Tu as également une peur maladive des araignées qui ne manquent pas dans la vieille maison décorée de glycines. Un jour, tu lis bien sagement dans ta chambre et ta sœur t’appelle pour venir dîner. Tu ranges ton livre et t’apprêtes à descendre dans la salle à manger, au moment de franchir la porte, tu aperçois une énorme araignée noire avec des pattes immenses posée sur le carrelage blanc. Tu es tétanisée, impossible de bouger. Ta sœur ne te voyant pas descendre renouvelle son appel, tu ne peux pas répondre, tu crains que le son de ta voix ne fasse quelque effet sur l’araignée, tu ne peux détacher ton regard de la bestiole, tu es hypnotisée. Finalement, ta sœur monte pour voir ce qui se passe, elle te trouve prostrée fixant l’araignée. Elle se moque de toi, tue l’araignée avec son pied et t’entraîne au rez de chaussée. Ce soir là tu manques d’appétit.
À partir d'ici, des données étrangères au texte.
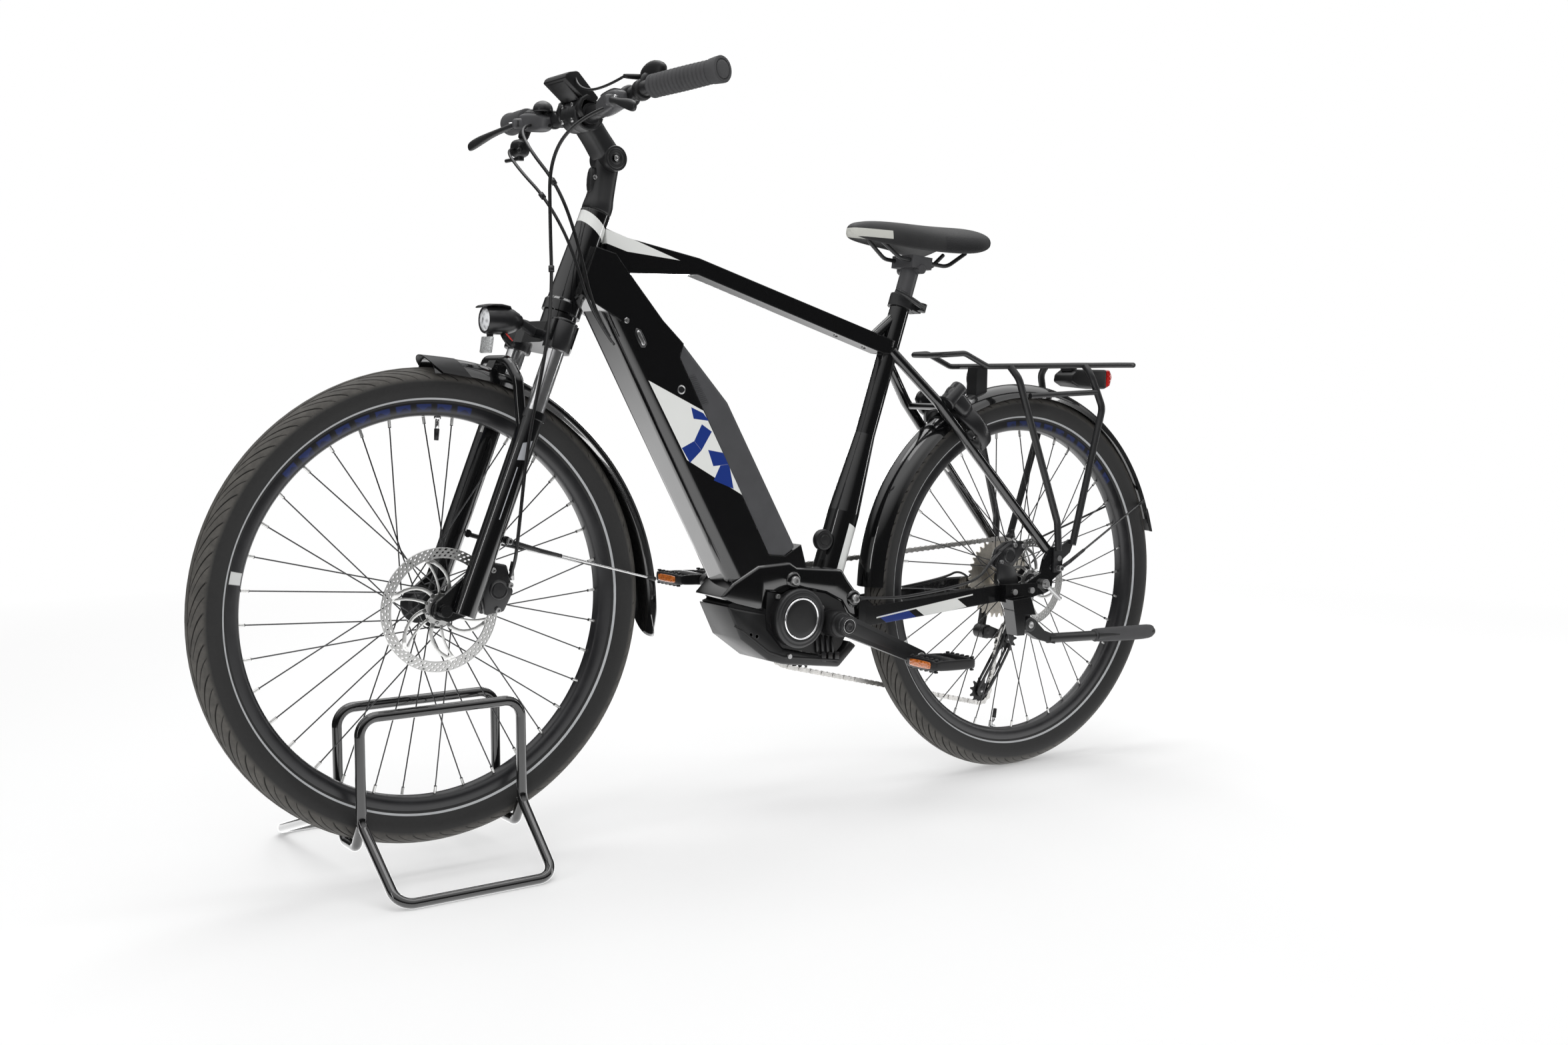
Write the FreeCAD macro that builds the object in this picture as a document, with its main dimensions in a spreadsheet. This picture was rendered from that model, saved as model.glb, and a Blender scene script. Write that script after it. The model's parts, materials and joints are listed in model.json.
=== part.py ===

Tu as un petit copain de ton âge, fils du fermier voisin, il s’appelle Fiotte ; il vient grimper avec toi dans les tilleuls du jardin. Derrière les troènes, devant la salle de bains des parents, vous jouez « au docteur » tous les deux ; avec des feuilles de troènes, tu lui appliques avec beaucoup de précaution des pansements sur le zizi, ce qui semble le soulager merveilleusement d’un mal encore inconnu, ça s’arrête là !
Le dénommé Fiotte excelle dans un jeu cruel que tu n’apprécies pas énormément, il s’agit de l’écartèlement des petits oisillons tombés du nid. Cela te met mal à l’aise et tu dis à tes parents que tu ne veux plus le voir.
Tu aimes particulièrement le couple de gardiens de la maison qui habitent au dernier étage : Germaine et Albert. Germaine est le sosie d’Olive, la femme de Poppeye – grande et maigre avec des lunettes en fer, elle est si gentille ; son mari, Albert qui entretient le jardin, te fabrique une grande ferme en bois et tu joues des journées entières à la fermière ; tu y mets du foin, de la paille, des petits animaux en bois qu’il a fait de ses mains. Ils ont une belle chatte tigrée gris et blanc qui met bas 5 petits chatons. Pour toi, c’est un bonheur immense, de là viendra ton amour immodéré pour les animaux qui te poursuivra toute ta vie.